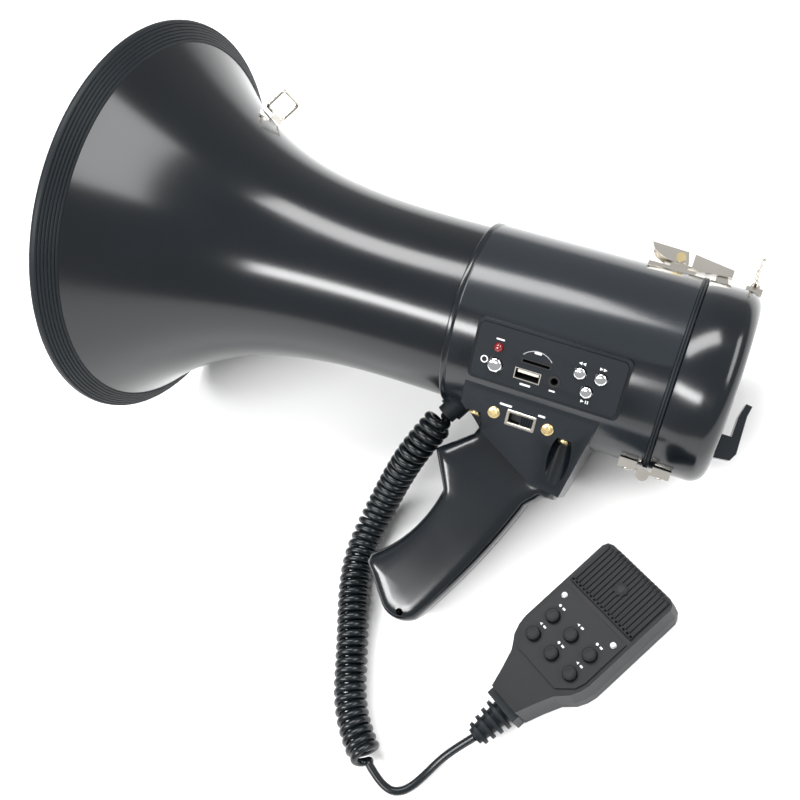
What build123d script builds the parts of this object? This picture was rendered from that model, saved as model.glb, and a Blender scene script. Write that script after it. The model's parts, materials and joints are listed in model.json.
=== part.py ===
from build123d import *
import math
import os

# Handheld megaphone with a coiled-cord hand microphone, in millimetres.
# It is designed in the megaphone's own frame: x runs forward from the rear cap's end to the bell
# mouth, y to the left, z up, away from the grip. The last section lays it on its right side.

# ---- Driving dimensions: bell, body and cap -------------------------------------------------
CAP_LENGTH = 27.0
SEAM_WIDTH = 3.0
BODY_LENGTH = 108.0
HORN_LENGTH = 191.0
RING_DEPTH = 8.0
BODY_RADIUS = 49.7
BODY_WALL = 2.4
CAP_EDGE_RADIUS = 8.0
HORN_LIP_RADIUS = 107.0
HORN_WALL = 2.5
FLARE_POWER = 3.3
RING_RADIUS = 115.0
RING_EDGE_RADIUS = 1.5
RING_LIP = 3.0
SEAM_PROUD = 0.5
FIT = 0.3
HORN_THROAT_RADIUS = BODY_RADIUS - BODY_WALL - FIT

# ---- Re-entrant path and driver ---------------------------------------------------------------
DRIVER_START = 9.0
MAGNET_RADIUS = 35.0
MAGNET_LENGTH = 18.0
HOUSING_RADIUS = 38.0
HOUSING_LENGTH = 9.0
THROAT_BORE = 11.0
THROAT_MOUTH = 25.0
THROAT_LENGTH = 112.0
THROAT_WALL = 2.0
CUP_OPEN_RADIUS = 32.0
CUP_FRONT_RADIUS = 52.0
CUP_LENGTH = 100.0
CUP_WALL = 2.0
CUP_START = 62.0
DOME_HEIGHT = 16.0
FIN_COUNT = 3
FIN_WIDTH = 3.0
FIN_LENGTH = 16.0

# ---- Battery and boards -----------------------------------------------------------------------
CELL_DIAMETER = 26.2
CELL_LENGTH = 50.0
CELLS_PER_LAYER = 4
TRAY_PLATE = 2.0
TRAY_START = 9.0
TRAY_MARGIN = 0.8
BOARD_THICKNESS = 1.6
BOARD_GAP = 4.0

# ---- Control panel ----------------------------------------------------------------------------
PANEL_ANGLE = 24.0
PANEL_X = 84.7
PANEL_LENGTH = 73.0
PANEL_WIDTH = 28.0
PANEL_THICKNESS = 1.8
PANEL_PROUD = 0.7
PANEL_CORNER = 3.0
PAD_BORDER = 1.6
MODE_BUTTON_DIAMETER = 7.3
TRACK_BUTTON_DIAMETER = 6.0
BUTTON_PROUD = 1.8
BUTTON_TRAVEL = 0.8
BUTTON_FLANGE = 0.8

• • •

Copy out every line of the data above, exactly as given.

Solution to this exercise -
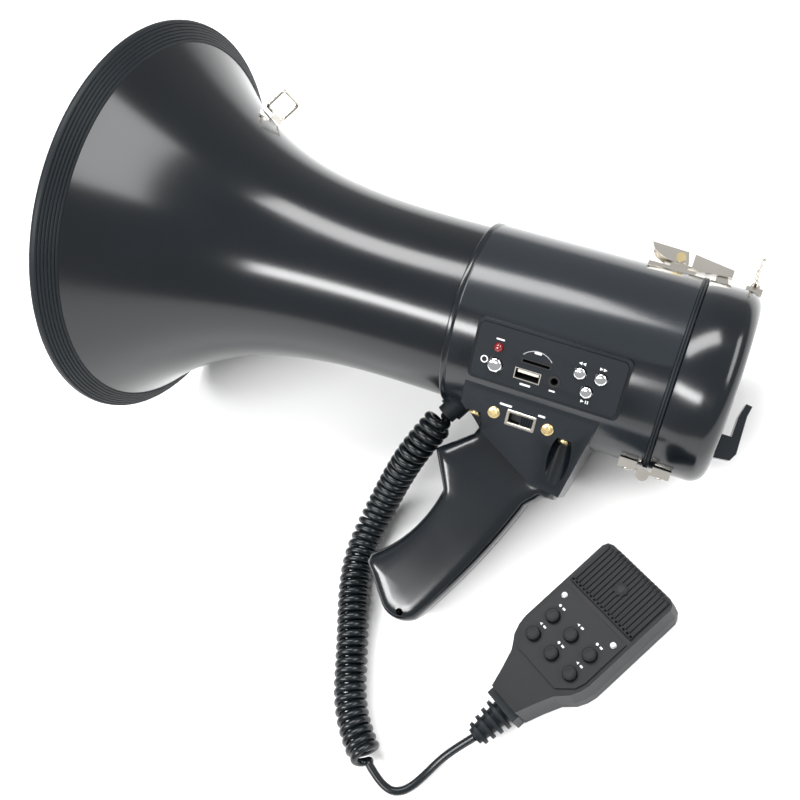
What build123d script builds the parts of this object? This picture was rendered from that model, saved as model.glb, and a Blender scene script. Write that script after it. The model's parts, materials and joints are listed in model.json.
=== part.py ===
from build123d import *
import math
import os

# Handheld megaphone with a coiled-cord hand microphone, in millimetres.
# It is designed in the megaphone's own frame: x runs forward from the rear cap's end to the bell
# mouth, y to the left, z up, away from the grip. The last section lays it on its right side.

# ---- Driving dimensions: bell, body and cap -------------------------------------------------
CAP_LENGTH = 27.0
SEAM_WIDTH = 3.0
BODY_LENGTH = 108.0
HORN_LENGTH = 191.0
RING_DEPTH = 8.0
BODY_RADIUS = 49.7
BODY_WALL = 2.4
CAP_EDGE_RADIUS = 8.0
HORN_LIP_RADIUS = 107.0
HORN_WALL = 2.5
FLARE_POWER = 3.3
RING_RADIUS = 115.0
RING_EDGE_RADIUS = 1.5
RING_LIP = 3.0
SEAM_PROUD = 0.5
FIT = 0.3
HORN_THROAT_RADIUS = BODY_RADIUS - BODY_WALL - FIT

# ---- Re-entrant path and driver ---------------------------------------------------------------
DRIVER_START = 9.0
MAGNET_RADIUS = 35.0
MAGNET_LENGTH = 18.0
HOUSING_RADIUS = 38.0
HOUSING_LENGTH = 9.0
THROAT_BORE = 11.0
THROAT_MOUTH = 25.0
THROAT_LENGTH = 112.0
THROAT_WALL = 2.0
CUP_OPEN_RADIUS = 32.0
CUP_FRONT_RADIUS = 52.0
CUP_LENGTH = 100.0
CUP_WALL = 2.0
CUP_START = 62.0
DOME_HEIGHT = 16.0
FIN_COUNT = 3
FIN_WIDTH = 3.0
FIN_LENGTH = 16.0

# ---- Battery and boards -----------------------------------------------------------------------
CELL_DIAMETER = 26.2
CELL_LENGTH = 50.0
CELLS_PER_LAYER = 4
TRAY_PLATE = 2.0
TRAY_START = 9.0
TRAY_MARGIN = 0.8
BOARD_THICKNESS = 1.6
BOARD_GAP = 4.0

# ---- Control panel ----------------------------------------------------------------------------
PANEL_ANGLE = 24.0
PANEL_X = 84.7
PANEL_LENGTH = 73.0
PANEL_WIDTH = 28.0
PANEL_THICKNESS = 1.8
PANEL_PROUD = 0.7
PANEL_CORNER = 3.0
PAD_BORDER = 1.6
MODE_BUTTON_DIAMETER = 7.3
TRACK_BUTTON_DIAMETER = 6.0
BUTTON_PROUD = 1.8
BUTTON_TRAVEL = 0.8
BUTTON_FLANGE = 0.8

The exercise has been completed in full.